Un pugno in faccia, un fiotto di sangue, una vita che ricomincia a pulsare, sotto la spinta degli istinti primari.
Un pugno che sblocca l’anima e la mente del protagonista che finalmente lascia scorrere il sangue e dentro e fuori sè stesso per ottenere ciò che più desidera. TOKYO FIST scritto, montato, curato, da Shinya Tsukamoto è un film violento, inconsueto, ovviamente colorato di rosso.
Yoshiharu e Hizuri sono una coppia perfetta, entrambi legati alla tradizione, benpensanti e benfacenti, sono lontani da ogni eccesso e incompiutezza. La loro compunta e sistematica quotidianità di coppia prossima al matrimonio viene interrotta dall’arrivo di Kojima amico di Yoshiharu. Quest’ultimo vede il suo mondo minacciato e prima fra tutti cerca di proteggere la sua donna e di tenerla lontana da Kojima. Quando però capisce che Kojima si è preso Hizuri l’uomo medita vendetta. Cerca di combattere per il suo onore e per la sua donna, ma riesce a rimediare solo un potente pugno in faccia. Un pugno in faccia che coarta le vite dei nostri tre protagonisti, che da quel momento attraversano un percorso catartico alla fine del quale non saranno più gli stessi.
Yoshiharu [interpretato dallo stesso Tsukamoto] ferito nell’orgoglio e nell’onore si allena freneticamente nel tentativo di battere Kojima nel suo stesso sport, la boxe. Hizuri, intanto cambia radicalmente stile di vita e carattere. Da dolce e remissiva diventa ossessionata da dolore, dal sangue, dedica la sua vita ai piercing e ai tatuaggi, con mistico ascetismo. La debole donna diventa forte, brutale, fisicamente pronta a tutto condurrà le redini di un combattimento, mentre vive alla ricerca spasmodica del dolore. Unico elemento ormai in grado di emozionarla.
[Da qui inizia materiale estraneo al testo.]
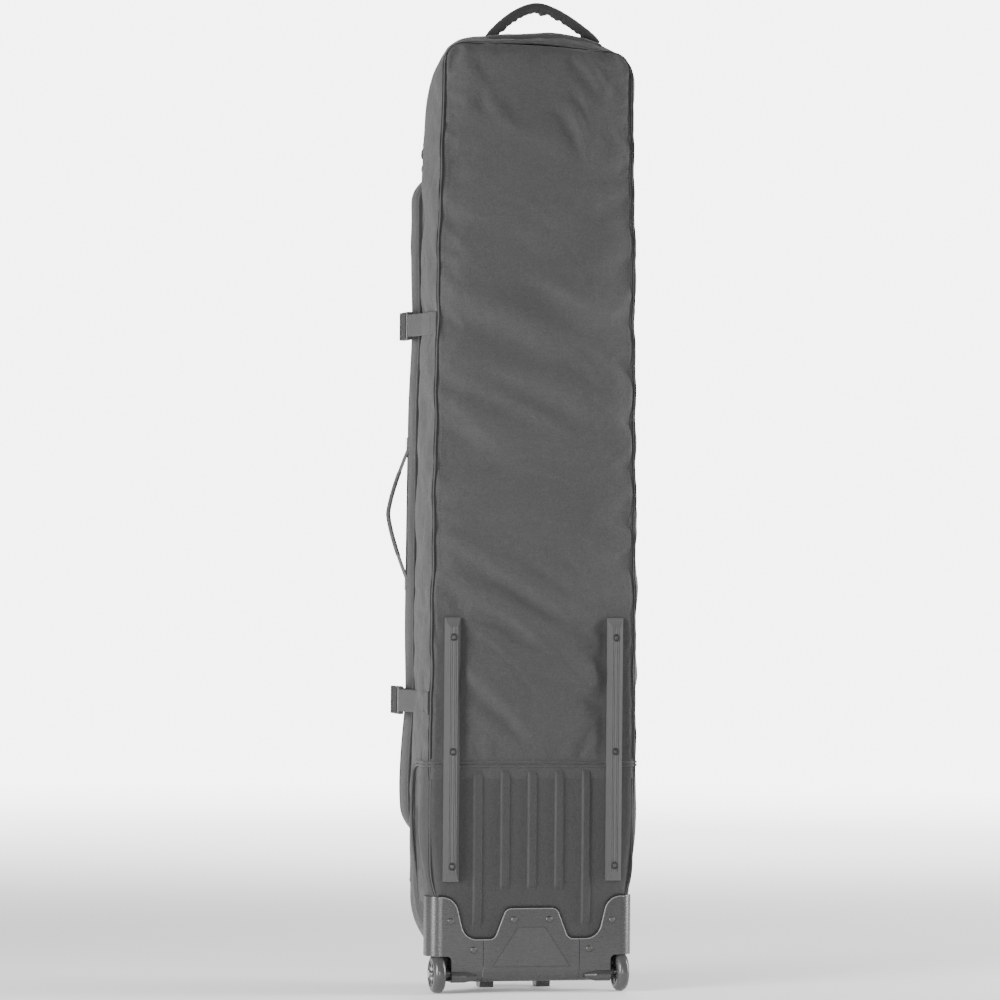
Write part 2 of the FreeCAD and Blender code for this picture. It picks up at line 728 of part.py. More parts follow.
def wheel():
    """The right wheel with its bearings, axle bolt and nut, and the left one's mirror image."""
    hub_at = ("wheel_x", "wheel_depth", "wheel_radius")

    def disc(name, radius, low, high):
        start = (f"wheel_x + ({low})", hub_at[1], hub_at[2])
        return rod(name, radius, f"({high}) - ({low})", start, "X")

    blank = disc("TyreBlank", "wheel_radius", "-tyre_width / 2", "tyre_width / 2")
    document.recompute()
    rim = float(sheet.get("wheel_radius"))
    soft = rounded("TyreRound", blank, "tyre_round", lambda edge: edge.BoundBox.ZLength > rim and
                   edge.BoundBox.XLength < 0.01)
    tyre = cut("RightTyre", soft, disc("TyreBore", "hub_radius", "-tyre_width", "tyre_width"))

    windows = []
    for step in range(6):
        turn = f"{step * 60} deg"
        start = ("wheel_x - tyre_width", f"wheel_depth + hub_window_ring * cos({turn})",
                 f"wheel_radius + hub_window_ring * sin({turn})")
        windows.append(rod(f"HubWindow{step}", "hub_window", "2 * tyre_width", start, "X"))
    seats = [disc("HubBore", "bearing_radius - 2", "-tyre_width", "tyre_width"),
             disc("InnerSeat", "bearing_radius", "-tyre_width", "bearing_width - hub_width / 2"),
             disc("OuterSeat", "bearing_radius", "hub_width / 2 - bearing_width", "tyre_width")]
    hub_blank = disc("HubBlank", "hub_radius", "-hub_width / 2", "hub_width / 2")
    hub = cut("RightHub", hub_blank, fuse("HubHollows", windows + seats))

    rings = [disc("InnerRing", "bearing_radius", "-hub_width / 2", "bearing_width - hub_width / 2"),
             disc("OuterRing", "bearing_radius", "hub_width / 2 - bearing_width", "hub_width / 2")]
    bores = [disc("InnerRingBore", "bearing_bore", "-tyre_width", "0"),
             disc("OuterRingBore", "bearing_bore", "0", "tyre_width")]
    bearings = group("RightBearings", [cut("InnerBearing", rings[0], bores[0]),
                                       cut("OuterBearing", rings[1], bores[1])])

    nut_x = "well_x - base_skin - gap - nut_width"
    shank_start = (f"{nut_x} - 2", hub_at[1], hub_at[2])
    shank = rod("AxleShank", "axle_radius", f"wheel_x + tyre_width / 2 + 1 - ({nut_x} - 2)", shank_start, "X")
    head = disc("AxleHead", "boss_radius - 1.5", "tyre_width / 2 + 0.5", "tyre_width / 2 + 4")
    bolt = fuse("RightAxleBolt", [shank, head])
    nut_blank = document.addObject("Part::Prism", "NutBlank")
    nut_blank.Polygon = 6
    bind(nut_blank, {"Circumradius": "nut_radius", "Height": "nut_width"})
    nut_blank.Placement = FreeCAD.Placement(V(), FreeCAD.Rotation(V(0, 1, 0), 90))
    place(nut_blank, nut_x, hub_at[1], hub_at[2])
    nut_bore = rod("NutBore", "bearing_bore", "3 * nut_width", (f"{nut_x} - nut_width", *hub_at[1:]), "X")
    nut = cut("RightNut", nut_blank, nut_bore)
    for piece, label in ((tyre, "tyre"), (hub, "hub"), (bearings, "bearings"), (bolt, "axle_bolt"),
                         (nut, "axle_nut")):
        node(piece, f"right_{label}")
        node(mirrored("Left" + piece.Name, piece), f"left_{label}")


# ---------------------------------------------------------------- lid and zip

def lid_outline(inset):
    return both_sides([(f"side_x - {inset}", f"lid_low_z + {inset}"), (f"side_x - {inset}", "waist_z"),
                       (f"lid_top_x - {inset}", f"lid_high_z - {inset}")])


def rounded_lid_plate(name, inset, radius, back, front):
    body = plate(name, lid_outline(inset), back, front)
    document.recompute()
    bounds = body.Shape.BoundBox
    soften(body, name + "Corners", radius,
           lambda edge: at_height(edge, bounds.ZMin) or at_height(edge, bounds.ZMax))
    return body


def lid():
    ring_front = "lid_front - wall - gap"
    ring = rounded_lid_plate("LidRingOuter", "0", "lid_radius", "lid_back", ring_front)
    hollow = rounded_lid_plate("LidRingInner", "wall", "lid_inner_radius", "lid_back - 5", "lid_front")
    node(cut("LidGusset", ring, hollow), "lid_gusset")
    front = rounded_lid_plate("LidFront", "0", "lid_radius", "lid_front - wall", "lid_front")
    node(front, "lid_front")


def zip_tape(name, label, back):
    """One half of the zip. It runs down three sides of the lid and stops at the fabric hinge."""
    front = f"{back} + zip_skin"
    ring = rounded_lid_plate(name + "Outer", "0", "lid_radius", back, front)
    hollow = rounded_lid_plate(name + "Inner", "zip_width", "lid_inner_radius", "case_depth - 5", "lid_front")
    hinge_side = block(name + "HingeSide", ("zip_end_x", "case_depth - 9", "0"),
                       ("side_x + 9", "lid_front", "top_z"))
    node(cut(name, ring, fuse(name + "Rooms", [hollow, hinge_side])), label)


def zip_sliders():
    for side, sign in (("left", "-"), ("right", "")):
        centre = f"{sign}slider_x"
        low = (f"{centre} - slider_length / 2", "case_depth + 0.5", "lid_high_z + 2 * gap")
        high = (f"{centre} + slider_length / 2", "case_depth + 0.5 + slider_depth",
                "lid_high_z + 2 * gap + slider_thick")
        slider = block(f"Slider{side}", low, high)
        document.recompute()
        top = slider.Shape.BoundBox.ZMax
        soft = rounded(f"Slider{side}Round", slider, "rivet_round",
                       lambda edge: abs(middle(edge).z - top) < 0.01)
        node(soft, f"zip_slider_{side}")
        start = "case_depth + 1 + slider_depth"
        blade = block(f"Pull{side}Blade", (f"{centre} - pull_width / 2", start, "lid_high_z + pull_thick"),
                      (f"{centre} + pull_width / 2", f"{start} + pull_length", "lid_high_z + 2 * pull_thick"))
        window = block(f"Pull{side}Window", (f"{centre} - 2", f"{start} + pull_length - 12", "lid_high_z"),
                       (f"{centre} + 2", f"{start} + pull_length - 5", "lid_high_z + 9"))
        node(cut(f"Pull{side}", blade, window), f"zip_pull_{side}")


# ---------------------------------------------------------------- straps and buckles

def compression_strap(prefix, label, height, standoff):
    """One strap. On the left it runs out to a buckle that stands this far off the case."""
    low_z, high_z = f"{height} - web_width / 2", f"{height} + web_width / 2"
    skin, outside = "side_x + gap", "side_x + gap + web"
    near, far = f"{skin} + {standoff}", f"{outside} + {standoff}"

    def web(name, x, y):
        return block(prefix + name, (x[0], y[0], low_z), (x[1], y[1], high_z))

    face, over = "lid_front + gap", "lid_front + gap + web"
    strap = fuse(prefix + "Strap", [web("Front", (f"-({far})", outside), (face, over)),
                                    web("Left", (f"-({far})", f"-({near})"), ("latch_front - 6", over)),
                                    web("Right", (skin, outside), ("lap_back", over))])
    node(strap, f"{label}_strap")
    run = body_at(prefix + "TabRun", height=low_z)
    line = [(f"-({skin})", "tab_back"), (f"-({skin})", "tab_bend"),
            (f"-({near})", "tab_bend + tab_rise"), (f"-({near})", "tab_front"),
            (f"-({far})", "tab_front"), (f"-({far})", "tab_bend + tab_rise"),
            (f"-({outside})", "tab_bend"), (f"-({outside})", "tab_back")]
    pad(run, prefix + "TabRunPad", "XY_Plane", line, "web_width")
    fold = web("TabFold", (f"-({outside}) - tab_fold", f"-({skin}) - 0.5"), ("tab_back", "tab_fold_front"))
    node(fuse(prefix + "Tab", [run, fold]), f"{label}_strap_tab")
    node(web("Anchor", (skin, outside), ("tab_back", "anchor_front")), f"{label}_strap_anchor")

    inner, outer = f"-({far}) - gap", f"-({far}) - gap - buckle_thick"
    half = "buckle_width / 2"

    def shell(name, back, front):
        made = block(prefix + name, (outer, back, f"{height} - {half}"), (inner, front, f"{height} + {half}"))
        document.recompute()
        side = made.Shape.BoundBox.XMin
        return rounded(f"{prefix}{name}Round", made, "buckle_round",
                       lambda edge: abs(middle(edge).x - side) < 0.01)

    def slot(name, back):
        return block(prefix + name, (f"{outer} - 1", back, f"{low_z} - 1"),
                     (f"{inner} + 1", f"{back} + webbing_slot", f"{high_z} + 1"))

    cavity = block(prefix + "Cavity", (f"{outer} + socket_skin", "socket_cavity", f"{height} - {half} + 3"),
                   (f"{inner} - socket_skin", "socket_front + 5", f"{height} + {half} - 3"))
    socket = cut(prefix + "Socket", shell("SocketShell", "socket_back", "socket_front"),
                 fuse(prefix + "SocketRooms", [cavity, slot("SocketSlot", "socket_back + 3")]))
    node(socket, f"{label}_buckle_socket")

    latch_back = "socket_front + 0.5"
    base = cut(prefix + "LatchBase", shell("LatchShell", latch_back, "latch_front"),
               slot("LatchSlot", "latch_front - 3 - webbing_slot"))
    prongs = []
    centre_x = f"{inner} - buckle_thick / 2"
    for step in range(-1, 2):
        across = f"{height} + {step} * (buckle_width / 2 - 3 - prong_width)"
        low = (f"{centre_x} - prong_thick / 2", f"{latch_back} - prong_length", f"{across} - prong_width / 2")
        high = (f"{centre_x} + prong_thick / 2", f"{latch_back} + 1", f"{across} + prong_width / 2")
        prongs.append(block(f"{prefix}Prong{step + 2}", low, high))
    node(fuse(prefix + "Latch", [base, *prongs]), f"{label}_buckle_latch")


# ---------------------------------------------------------------- handles

def haul_handle():
    """The padded handle on top: an arch of round section whose ends stand just above its patch."""
    grip = document.addObject("Part::Torus", "HaulGrip")
    bind(grip, {"Radius1": "haul_arch_radius", "Radius2": "haul_radius", "Angle3": "180 - 2 * haul_start"})
    upright = FreeCAD.Rotation(V(1, 0, 0), 90)
    first_end = FreeCAD.Rotation(V(0, 0, 1), float(sheet.get("haul_start")))
    grip.Placement = FreeCAD.Placement(V(), upright * first_end)
    node(place(grip, "haul_x", "haul_depth", "haul_centre_z"), "haul_handle")
    low = ("haul_x - patch_half", "haul_depth - patch_width / 2", "top_z + gap")
    high = ("haul_x + patch_half", "haul_depth + patch_width / 2", "top_z + gap + patch_thick")
    node(block("HandlePatch", low, high), "handle_patch")


def carry_handle():
    """The webbing handle on the lid's edge: two sewn ends and the loop that bows out between them."""
    back, front = "carry_depth - carry_width / 2", "carry_depth + carry_width / 2"
    skin = "side_x + gap"
    ends = []
    for step, side in enumerate(("-", "+")):
        foot = f"carry_z {side} carry_half"
        toe_end = f"carry_z {side} (carry_half - carry_foot)"
        tip = f"carry_z {side} (carry_loop_half + 2)"
        corners = [(f"-({skin})", foot), (f"-({skin})", toe_end), ("carry_thick / 2 - carry_start_x", tip),
                   ("-carry_start_x - carry_thick / 2", tip), (f"-({skin}) - carry_thick", toe_end),
                   (f"-({skin}) - carry_thick", foot)]
        ends.append(plate(f"CarryEnd{step}", corners, back, front))
    node(group("CarryEnds", ends), "carry_handle_ends")

    chord = "carry_loop_half"
    radius = f"({chord} * {chord} + carry_bow * carry_bow) / (2 * carry_bow)"
    centre = (f"-carry_start_x - carry_bow + {radius}", back, "carry_z")
    rims = [rod(f"CarryRim{step}", f"{radius} {half} carry_thick / 2", "carry_width", centre, "Y")
            for step, half in enumerate(("+", "-"))]
    band = cut("CarryBand", *rims)
    room = block("CarryRoom", ("-carry_start_x - 2 * carry_bow", back, f"carry_z - {chord}"),
                 ("-carry_start_x + 2", front, f"carry_z + {chord}"))
    node(common("CarryLoop", band, room), "carry_handle")


# ---------------------------------------------------------------- the whole bag

back_panel()
back_stiffener()
gusset()
top_cap()
hood_fronts()
toe()
lower_back_panel()
panel_piping()
tray = base_moulding()
wheel_housing(tray)
kick_plate(tray)
front_feet()
base_rivets()
skid_rails()
wheel()
lid()
zip_tape("ZipBody", "zip_tape_body", "case_depth + gap")
zip_tape("ZipLid", "zip_tape_lid", "lid_back - gap - zip_skin")
zip_sliders()
compression_strap("Upper", "upper", "upper_strap_z", "upper_standoff")
compression_strap("Lower", "lower", "lower_strap_z", "lower_standoff")
haul_handle()
carry_handle()
document.recompute()

for thing in document.Objects:
    if "Invalid" in thing.State or "Error" in thing.State:
        raise SystemExit(f"{thing.Name} failed: {thing.State}")
for piece in nodes:
    if piece.Shape.isNull() or not piece.Shape.isValid() or piece.Shape.Volume <= 0:
        raise SystemExit(f"{piece.Label} has no valid shape")

os.makedirs("parts", exist_ok=True)
for piece in nodes:
    piece.Shape.exportStep(f"parts/{piece.Label}.step")
print(len(nodes), "sub-parts written")
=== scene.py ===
import math
import random

import bpy
import numpy as np
from mathutils import Matrix, Vector, noise


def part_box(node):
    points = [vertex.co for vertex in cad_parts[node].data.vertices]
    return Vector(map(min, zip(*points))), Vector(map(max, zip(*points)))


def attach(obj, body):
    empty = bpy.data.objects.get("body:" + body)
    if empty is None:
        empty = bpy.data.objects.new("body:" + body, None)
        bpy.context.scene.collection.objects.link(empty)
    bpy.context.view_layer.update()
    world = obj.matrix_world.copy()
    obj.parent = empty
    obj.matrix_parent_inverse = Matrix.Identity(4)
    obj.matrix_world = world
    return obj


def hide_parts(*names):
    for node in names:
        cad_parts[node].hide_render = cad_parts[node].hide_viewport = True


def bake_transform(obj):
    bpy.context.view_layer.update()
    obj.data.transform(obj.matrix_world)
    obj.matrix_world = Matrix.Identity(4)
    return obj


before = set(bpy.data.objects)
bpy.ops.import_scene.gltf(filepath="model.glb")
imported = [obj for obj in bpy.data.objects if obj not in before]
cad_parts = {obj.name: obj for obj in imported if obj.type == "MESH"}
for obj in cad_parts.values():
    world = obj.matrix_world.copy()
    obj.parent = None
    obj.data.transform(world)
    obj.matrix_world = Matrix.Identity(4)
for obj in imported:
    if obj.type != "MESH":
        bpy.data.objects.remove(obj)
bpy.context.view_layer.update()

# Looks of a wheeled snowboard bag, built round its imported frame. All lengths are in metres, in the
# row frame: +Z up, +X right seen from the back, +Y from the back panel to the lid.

# ---------------------------------------------------------------- measures, from the frame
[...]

Il corpo diventa messaggero e strumento attraverso il quale l’anima ferita urla, mezzo grazie al quale poter rigettare l’odio che si prova, l’indifferenze, la rabbia. Il regista non è certo primo a questi exploit. I lettori che hanno seguito Shinya Tsukamoto nei suoi Tetsuo, non si stupiranno di fronte a questo Tokyo Fist. Un horror atipico che, con le sue belle scene splatter, la stupenda soundtrack di Chu Ishikawa e l’ottima prova recitativa degli attori, regala agli spettatori la giusta tensione che regge fino alla fine del film. Un bel film, e non ci si aspettava meno da Tsukamoto che lascia la sua firma attraverso tutte le sue tipicità che lo rendono riconoscibilissimo. Elemento sempre presente, sempre vivo è dato dalla città di Tokyo metodica, disciplinata, abitata da uomini e donne regolate da ritmi precisi, modulati dal grigiore.
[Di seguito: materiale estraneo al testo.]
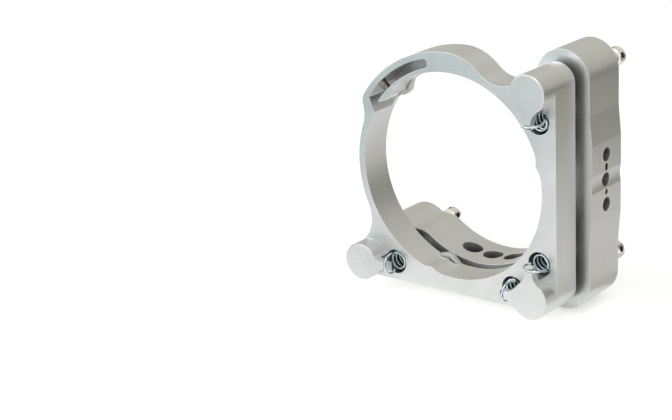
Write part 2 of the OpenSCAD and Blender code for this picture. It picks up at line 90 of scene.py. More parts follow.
def linear(code: str) -> tuple[float, float, float, float]:
    """Turns an sRGB hex colour into a linear one.

    Args:
        code: six hex digits, as "c8cccc".

    Returns:
        Red, green, blue and alpha between 0 and 1.
    """
    parts = [int(code[i:i + 2], 16) / 255 for i in (0, 2, 4)]
    values = [p / 12.92 if p <= 0.04045 else ((p + 0.055) / 1.055) ** 2.4 for p in parts]
    return values[0], values[1], values[2], 1.0


def per_metre(size_mm: float) -> float:
    """Gives the scale of a texture whose features are size_mm wide."""
    return 1 / (size_mm * MM)


def add(tree: Tree, kind: str, links: dict[Any, Any] | None = None,
        sockets: dict[Any, Any] | None = None, **settings: Any) -> Node:
    """Adds one node with its settings, its socket values and its links.

    Args:
        tree: the node tree that takes the node.
        kind: Blender's name of the node's type, without "ShaderNode".
        links: for each input of the node, the output socket that feeds it.
        sockets: for each input of the node, its fixed value.
        settings: attributes of the node itself.

    Returns:
        The new node.
    """
    node = tree.nodes.new("ShaderNode" + kind)
    for key, value in settings.items():
        setattr(node, key, value)
    for key, value in (sockets or {}).items():
        node.inputs[key].default_value = value
    for key, source in (links or {}).items():
        tree.links.new(source, node.inputs[key])
    return node


def blank_material(name: str) -> tuple[bpy.types.Material, Tree, Node]:
    """Makes a material with an empty tree and its output node.

    Args:
        name: the finish's own name.

    Returns:
        The material, its tree and its output node.
    """
    material = bpy.data.materials.new(name)
    material.use_nodes = True
    tree = material.node_tree
    tree.nodes.clear()
    return material, tree, add(tree, "OutputMaterial")


def shade_recesses(tree: Tree, colour: str, recess_shade: str, recess_mm: float) -> Socket:
    """Paints shade: darkens a colour where little open sky is seen within a short distance.

    Args:
        tree: the node tree that takes the nodes.
        colour: the sRGB hex colour of the open surface.
        recess_shade: the sRGB hex colour deep in a hole.
        recess_mm: how far away the walls of a hole are still felt.

    Returns:
        A socket with the shaded colour.
    """
    sky = add(tree, "AmbientOcclusion", sockets={"Distance": recess_mm * MM},
              samples=SKY_SAMPLES)
    seen = add(tree, "MapRange", {"Value": sky.outputs["AO"]},
               {"From Min": HOLE_SKY, "From Max": OPEN_SKY})
    return add(tree, "Mix", {"Factor": seen.outputs["Result"]},
               {"A": linear(recess_shade), "B": linear(colour)},
               data_type="RGBA").outputs["Result"]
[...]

Ma ciò che spicca nelle pellicole di Tsukamoto e ancor più in questa sono i suoi protagonisti che attraversano una metamorfosi, un violento cambiamento scaturito da violenza. Non sta a noi giudicare se tale metamorfosi inclini al bene o verso il male. Tsukamoto, ci lascia lì spettatori di come un uomo e la sua vita possano cambiare, se si pestano i tasti più sensibili della natura umana. Stupendi i toni di questa pellicola, i combattimenti violentissimi, quasi inebrianti, a tratti liberatori. Liberatorio il combattimento finale che lascia respirare il protagonista e anche lo spettatore.
Più volte nel corso del film i protagonisti si chiedono cosa stesse loro succedendo e apparentemente non riescono a darsi risposta. Un percorso catartico di cui sono bene evidenti i risultati.